Moshe ben Hayyim was a seasoned scribe. At least ten of his manuscripts survive today. Like many exiles of the Spanish Expulsion, he resettled in Italy, where he seems to have quickly taken to its customs. The extant prayerbooks he wrote all belong to the Italian Rite. And his complete Bible, written in Sephardic square script, assigns Torah portions and haftarot according to the Italian tradition.
Those who bought Moshe’s copy of the Bible seem to have been unperturbed by a twenty-fifth biblical text. In 1495, Menahem ben Meshullam Terracina acquired the manuscript, probably from Moshe, while in Pisa. By 1526, the copy was in possession of Mattathias David Portaleone. And in 1611, an anonymous owner recorded the birth of his son on the manuscript’s opening pages.

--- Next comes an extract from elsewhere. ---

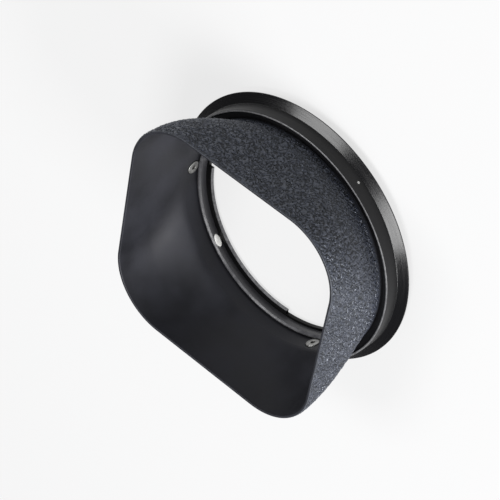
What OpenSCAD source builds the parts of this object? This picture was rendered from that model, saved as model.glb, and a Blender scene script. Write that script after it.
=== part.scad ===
// Square-mouthed lens hood with a turning bayonet lock ring.
// Millimetres. +Z is the optical axis, towards the mouth.
// The origin is the centre of the rear face, which the hood stands on.

/* [Shade] */
// Half of the mouth's width across its flat sides
mouth_half = 28.9; // [27.5:0.1:31]
// Radius of the mouth's rounded corners
mouth_corner_r = 14.4; // [8:0.1:20]
// Height of the mouth's rim above the rear face
mouth_z = 26.2; // [20:0.1:40]
// Outer radius of the shade where it meets the neck collar
shade_foot_r = 28.7; // [28.6:0.05:29]
// Sheet thickness of the shade at its rim
sheet_t = 0.65; // [0.5:0.05:0.9]
// How full the shade's shoulder is above the neck: 1 is a straight flare
shoulder = 2.3; // [1:0.1:3]

/* [Lock ring] */
// Outer radius of the lock ring's rim
rim_r = 33; // [32.5:0.1:35]
// Height at which the rim's broad bevel meets the upright wall
bevel_z = 3.55; // [3.2:0.05:3.8]
// Height of the lock ring's front lip
lip_z = 7.0; // [6.8:0.1:7.2]
// Outer radius of the lock ring's upright wall
lip_r = 30.85; // [30.8:0.05:31.1]
// Turn of the lock ring from open to locked, in degrees
lock_turn = 30; // [15:1:35]

/* [Bayonet] */
// Inner radius of the bayonet lugs, which fits the lens's spigot
lug_r = 25.2; // [24.8:0.1:25.6]
// Radius between the lugs, where the lens's own lugs pass
entry_r = 26.1; // [25.9:0.1:26.3]
// Angle of each gap between lugs, in degrees
entry_angle = 26; // [18:1:34]
// Direction of the middle of the first gap, in degrees
entry_dir = 199; // [180:1:220]
// Thickness of the lug plate
lug_t = 0.85; // [0.6:0.05:1]

/* [Screws] */
// Height of the guide screws above the rear face
guide_z = 5.25; // [5.2:0.05:5.35]
// Head diameter of the guide screws
guide_head_d = 3.3; // [2.8:0.1:3.3]
// Direction of the first guide screw, in degrees
guide_dir = 90; // [0:5:355]
// Direction of the index dot inside the bayonet ring, in degrees
index_dir = 134; // [110:1:160]

/* [Hidden] */
$fn = 128;
eps = 0.01;

// Rear face of the lock ring, in front of the spigot that enters the lens
flange_z = 2.0;
// Top of the lock ring's thin inner web, under the friction spring
web_z = 3.1;
// Top of the land that turns on the neck collar
land_z = 6.2;
// Inner radius of the lip, across the shallow open channel round the neck
channel_r = 30.3;
// Height of the thin edge at the rim, and the hollow radius where bevel meets wall
rim_edge_h = 0.2;
wall_hollow_r = 0.15;
// Running clearance of the lock ring on the neck collar
run_gap = 0.06;

collar_out_r = 28.5;
collar_in_r = 27.75;
collar_rear_z = 3.4;
collar_step_z = 6.6;
collar_front_z = 7.4;
collar_tongue_r = 28.05;
// The shade's many-sided rebate clears the round tongue inside it
tongue_gap = 0.03;

land_r = collar_out_r + run_gap;
web_r = 27.5;

sleeve_out_r = 27.45;
sleeve_in_r = 26.7;
sleeve_front_z = 3.7;
sleeve_chamfer = 0.4;
spigot_r = 30.5;
recess_r = 28.4;
recess_z = 1.55;
lug_rear_z = recess_z - lug_t;

spring_t = 0.2;
spring_in_r = 27.7;
spring_gap_angle = 16;

guide_count = 3;
guide_shank_r = 0.8;
guide_dog_r = 0.6;
guide_dog_start_r = 28.45;
guide_tip_r = 30.05;
guide_head_in_r = 27.5;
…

Although no printed Bible ever included the Scroll of Antiochus as the twenty-fifth biblical text, it continued to find a place in Jewish liturgy. Ruth Langer noted that Reform Rabbi J. Leonard Levy (1865-1917) translated a version of the scroll for his Hanukkah service. Some Yemenite communities continue to recite the scroll on the Sabbath of Hanukkah. The scroll was even a mainstay in some Orthodox Ashkenazic prayer books. It appears in Seder Avodat Yisrael, a siddur published by Rödelheim Press in 1868 and edited by the scholar Seligman Baer (1825–1897). Baer’s prayer book influenced subsequent editions of the siddur to include the Scroll of Antiochus among its pages, including Philip Birnbaum’s Ha-Siddur ha-shalem, which, until at least the 1980s, was widely used as the standard prayer book in many Orthodox and Conservative congregations.
One can still read the scroll in several languages and translations at Sefaria, that ethereal and boundless Jewish library. But one must look carefully. The scroll has worked its persuasive magic. It sits alongside 1 and 2 Maccabees as part of Sefaria’s collection of Second Temple apocrypha, a twenty-first-century win for its anonymous author.
The scroll concludes joyfully, telling readers that “the children of Israel observe these days in the lands of their dispersion, as days of feasting and joy, for eight days,” which remains blessedly true, even without a biblical anchor.